Les musulmans (ou plus exactement les islamistes, car le projet politique de ces listes ne fait pas illusion comme on l’a vu plus haut) rétorquent qu’il existe bien des partis qui se réclament du christianisme et que l’interdiction serait donc une discrimination. Il en fut ainsi, dans l’Histoire récente, des partis qui relevaient de la démocratie chrétienne, le MRP (Mouvement républicain populaire), le CDS (Centre des démocrates sociaux), le FRS (Forum des Républicains sociaux) devenu en 2009 le PCD (Parti Chrétien démocrate). Il en est de même Outre-Rhin avec les chrétiens démocrates de la CDU-CSU. Sur le fond, évidemment, comparaison n’est pas raison. Tous ces partis sont non-confessionnels, restent dans un cadre national, ne visent aucunement la satisfaction de la communauté des chrétiens et ne se sont jamais réfugiés dans une logique de victimisation. La référence chrétienne est seulement liée à des valeurs et bien évidemment à l’Histoire de la France, longtemps « fille aînée de l’Eglise ». Que l’on soit croyant ou non, les valeurs portées par le christianisme ont profondément marqué notre identité, comme l’islam définit celle de pays où il reste généralement religion d’État (même dans la moderne Constitution de la Tunisie). En d’autres termes les partis dits « chrétiens » ne heurtent évidemment pas les fondamentaux de notre contrat social, de la même façon que la religion chrétienne a, depuis longtemps, fait la preuve de sa capacité à s’insérer dans le débat démocratique et à se situer dans une logique de respect et de promotion de notre démocratie. Comme l’écrit pertinemment Céline Pina dans Le Figaro, c’est même une position radicalement opposée à celle des islamistes puisque si « les chrétiens-démocrates s’inspirent des valeurs chrétiennes au bénéfice de tous, les démocrates musulmans consacrent leurs efforts à la défense des musulmans au détriment de l’ensemble ». Cela étant dit, il est évident que l’on ne peut critiquer la mention confessionnelle « musulman » dans le nom de la liste ou du parti sans se voir rétorquer qu’il s’agit d’une énième discrimination antimusulmane tant qu’il existe un parti chrétien démocrate autorisé.


4. Alors que faire ?

La première parade se place au moment du dépôt de candidature de ces listes, ce qui suppose évidemment que les préfectures ne se contentent plus d’examiner la légalité des listes sur le plan formel et administratif mais évidemment que des commissions ad hoc puissent statuer sur le fond en y traquant tout ce qui est anti-républicain. Il s’agirait d’identifier et de dénoncer tout ce qui est incompatible avec notre Constitution (bien qu’il s’agisse évidemment avant tout d’attaques programmées contre la laïcité et la civilisation européenne, ce qui est plus difficile à prouver). Car il est évident que ces mouvements politiques n’ont aucune compatibilité avec notre système politique et notre échelle de valeurs, notamment en faisant la promotion, dans leurs programmes, de revendications faisant prévaloir la loi religieuse sur celles de la République. Le projet de loi proposée par le sénateur Retailleau, englobant de façon indifférenciée tous les partis que l’on peut qualifier de communautaires (sur une base confessionnelle ou non), permettrait donc à la fois de ne pas utiliser de financement public pour des intérêts particuliers (ce qui, au-delà du cas des listes islamistes, semble relever du bon sens même, le contribuable n’ayant pas à financer des intérêts catégoriels, même honorables, et a fortiori ceux qui vont contre ses propres intérêts) mais surtout d’interdire des listes dont le programme entrerait en contradiction avec les lois et valeurs de la République. Ceci dit, on peut faire confiance aux Frères musulmans et affidés pour avancer habilement masqués dans la présentation de leurs programmes afin de ne pas tomber d’amblée sous le coup de la loi.
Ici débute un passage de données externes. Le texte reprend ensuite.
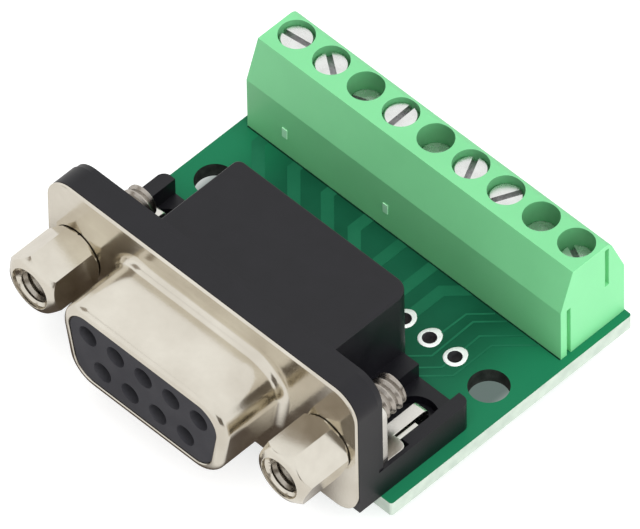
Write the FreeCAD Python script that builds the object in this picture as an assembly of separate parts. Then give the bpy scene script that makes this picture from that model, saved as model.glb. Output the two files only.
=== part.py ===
import FreeCAD, Part
import math
import os

# D-sub to screw terminal adapter board, in millimetres.
# The origin is on the surface that the solder pins stand on, at the centre of the outline.
# +Z is up from the board, and the D-sub faces -Y. Heights named "rise" are above the board's top.

# Circuit board
board_width = 32.9
board_depth = 24.4
board_thickness = 1.3
board_corner_radius = 0.25
board_gap = 0.1
pin_length_below_board = 2.0
mounting_hole_diameter = 3.1
mounting_hole_spacing = 27.54
mounting_hole_setback = 14.98
header_hole_count = 9
header_pitch = 2.54
header_setback = 15.2
header_drill = 1.15
header_ring_diameter = 1.72
plating_thickness = 0.05
pin_hole_clearance = 0.15

# D-sub connector, set back from the front face of its flange
contact_pitch = 2.77
contact_row_spacing = 2.84
upper_row_count = 5
lower_row_count = 4
upper_row_tail_setback = 10.92
lower_row_tail_setback = 8.08
contact_axis_rise = 5.8
board_setback = 2.4
flange_width = 30.8
flange_height = 12.5
flange_corner_radius = 2.2
shell_thickness = 0.3
hood_width = 16.33
hood_height = 7.9
hood_depth = 5.9
hood_side_angle = 10.0
hood_corner_radius = 2.6
hood_root_radius = 0.8
hood_nose_radius = 0.7
hood_lip_inset = 0.8
hood_lip_depth = 0.8
insulator_recess = 0.12
insulator_clearance = 0.04
insulator_depth_behind_flange = 2.0
contact_funnel_diameter = 1.75
contact_funnel_depth = 0.7
contact_sleeve_diameter = 1.5
contact_bore = 1.1
contact_sleeve_recess = 1.2
contact_tail_width = 0.64
contact_channel_clearance = 0.12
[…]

On peut bien évidemment décider d’interdire purement et simplement les listes communautaires explicitement religieuses au nom de la laïcité. Tous les sondages montrent qu’une écrasante majorité de Français y sont favorables, tous bords confondus. Cela pénaliserait, entre autres, des partis se réclamant du christianisme dont les valeurs ne sont évidemment pas en contradiction avec la Constitution. Mais cela aurait l’avantage d’éviter l’inévitable victimisation des listes musulmanes qui hurleront, sinon, à la discrimination à la moindre interdiction. Toujours sur le plan juridique, cela supposerait de définir clairement ce que l’on entend par liste communautaire ou confessionnelle. Néanmoins, même en enlevant le mot « musulman » du nom des partis, il est probable que leurs électeurs les reconnaîtraient au travers d’éléments de langage, même choisis avec soin pour ne pas tomber sous le coup d’une interdiction (discriminations, antisionisme, racisme d’Etat…). En outre cela reviendrait à ne pas nommer l’ennemi, ce qui revient à ne pas le combattre . Car le fait est que tous les communautarismes ne nous attaquent pas. Un seul a pour projet de détruire les fondements de la République de la démocratie et les valeurs fondamentales de la France et, au-delà , de l’Occident : l’islam politique, qu’il soit celui du wahhabisme ou des Frères musulmans.

Le problème dépasse évidemment la simple question des listes communautaristes, et supposerait qu’en parallèle soit enfin posée la question de ce que doit être l’islam de France , de ce qu’il nous est possible de tolérer, ou pas, ce fameux débat que le Président de la République, comme son Premier ministre, ne cessent de différer : interdiction du voile de type chariatique dans l’espace public ; interdiction de tout mode de propagation du salafisme ou de l’idéologie des Frères musulmans sur notre territoire (et donc définition précise de ce qui caractérise la propagande de l’islam politique), classement des Frères musulmans parmi les sectes comme aux États-Unis, ce qui est d’ailleurs la manière dont le confrérie est considérée par tous les musulmans (de foi ou sociologiques) laïcs et démocrates sur notre territoire et dans leur propre pays. Rappelons que Philippe Bas, le président de la commission des lois au Sénat, avait proposé que soit inscrit dans la Constitution le principe que « nul ne puisse se prévaloir de son appartenance ethnique ou religieuse pour se soustraire à la règle commune ».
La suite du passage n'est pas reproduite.